Sometimes, when Trump shits the bed, it’s kinda fun to switch over to Fox News to see who’s pinch-hitting for the befouled king, maybe a humanities professor at a small liberal arts college “near San Francisco” with unusual views about . . . something. Today, the leader of the free world went on an unhinged social media rant about a golf course he wants to build in D.C., with a detour into the plague of algae at the mall’s reflecting pool, which he’s still blaming on Far Left Vandals armed with mysterious powers that include, it seems, expertise in biological engineering –the algae, he now says, is “criminally made.” I’m sure the people put off by the attention he’s devoting to algae mitigation and the construction of his golden ballroom will be happy to hear a golf course is in the works, too.
The Twins and their shaky bullpen were nursing a 1-run lead in the late innings, so I did not switch over to Fox. I did bring up on my phone the URL of the Power Line blog, to see what’s newsworthy in the world according to the authors of that unintentionally amusing site. Not, predictably, their president’s heated preoccupation with ephemera, but, somewhat to my surprise, since it raises the issue of climate change, the heat wave in Europe. The author, John Hinderaker, quotes approvingly a fellow winger who says temperatures of 36 degrees Celsius in the UK mean it’s time to drill for more oil in the North Sea, before proceeding:
I wondered: how hot is 36 degrees C? I was surprised to see that it is only 96.8 degrees Fahrenheit. That is hot, to be sure. But where I live, in the northern US, not the southern, that is a pretty common temperature in the summer. In fact, the forecast for Monday where I live in Minnesota is a high of 98 degrees. When I was a kid growing up in South Dakota, summer temperatures in the 90s were common, and occasionally the thermometer soared over 100 . . . .

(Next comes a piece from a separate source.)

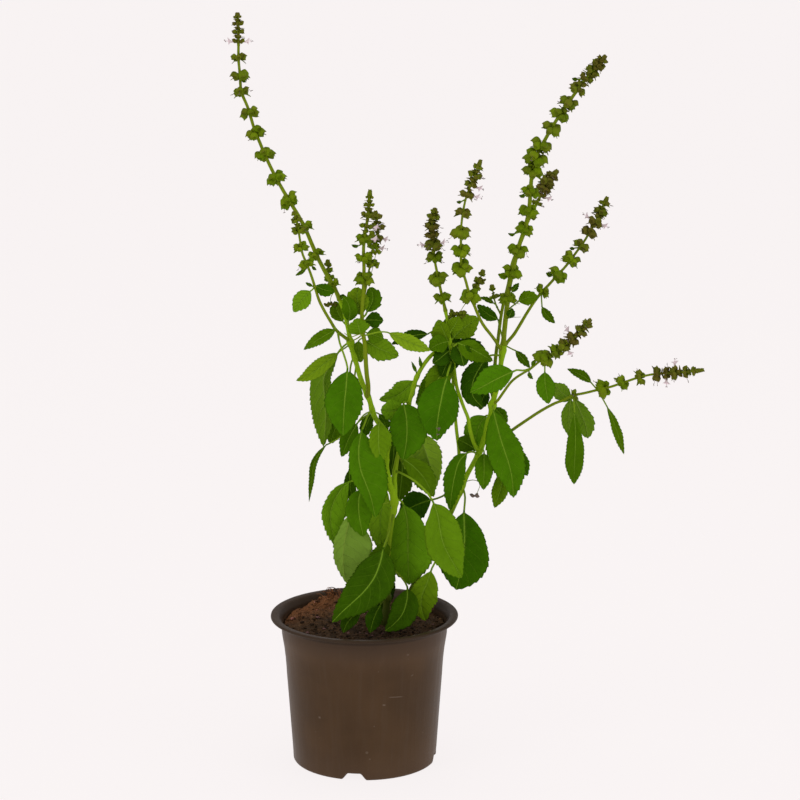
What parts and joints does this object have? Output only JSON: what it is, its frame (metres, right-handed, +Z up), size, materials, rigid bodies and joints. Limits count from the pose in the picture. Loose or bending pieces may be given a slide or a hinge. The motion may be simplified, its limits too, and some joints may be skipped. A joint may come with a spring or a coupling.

Not sure what point he’s trying to make, but I also live in the northern US–which, as Hinderaker helpfully points out, is not the southern US–and, since his description of the local weather seemed to me a little off, I can now report that, going back to 1891, there have been more than 60 years in which the single hottest day in Minneapolis had a high temperature of 96 degrees F or less. So I don’t think it’s accurate, strictly speaking, to say that 96.8 degrees “is a pretty common temperature in the summer” where Hinderaker lives, in a suburb of the Twin Cities: in almost half the years, there’s not a single day it’s been that hot. According to the Internet, Hinderaker was born in 1950 and grew up in Watertown, SD, so I’ve checked out the hottest day of the year in Watertown, 1956 to 1968, which I’m guessing coincide with the years he attended school there. In 9 of those 13 years, the hottest day was less than 100 degrees F. Maybe he should have said that “very occasionally the temperature soared over 100, [and those handful of days made a strong impression on me.]”
I guess his point is that it’s always been hot in the summer and therefore it’s no surprise, and certainly not evidence of climate change, if it’s hot in Europe late in June. But in that case what to make of the half-cocked geography lesson with which his column begins:
Sometimes it gets hot. Even in Northern Europe, currently in the midst of a heat wave. Many people don’t realize that London is farther north than anywhere in the contiguous U.S. It is at the same latitude as Calgary, Canada. Paris is at the same latitude as North Dakota and Montreal. So Northern Europe has not generally been home to high temperatures.
If Northern Europe has not generally been home to high temperatures, and now it is, maybe that’s a sign that human activity is causing the climate to change? The paragraph is odd in other ways. It’s true that Calgary and London are at the same latitude, but it’s weird to say that a city (Paris) is at the same latitude as a state (North Dakota) that’s more than 200 miles in its north-south dimension, corresponding to more than 3 degrees of latitude. Since Paris is at 48.86 degrees north latitude, and the 49th parallel is the border between North Dakota and Canada, virtually all of North Dakota is south of Paris. Paris is also considerably farther north than Montreal, which is at 45.5 degrees north latitude. It’s almost as if Hinderaker doesn’t know what he’s talking about.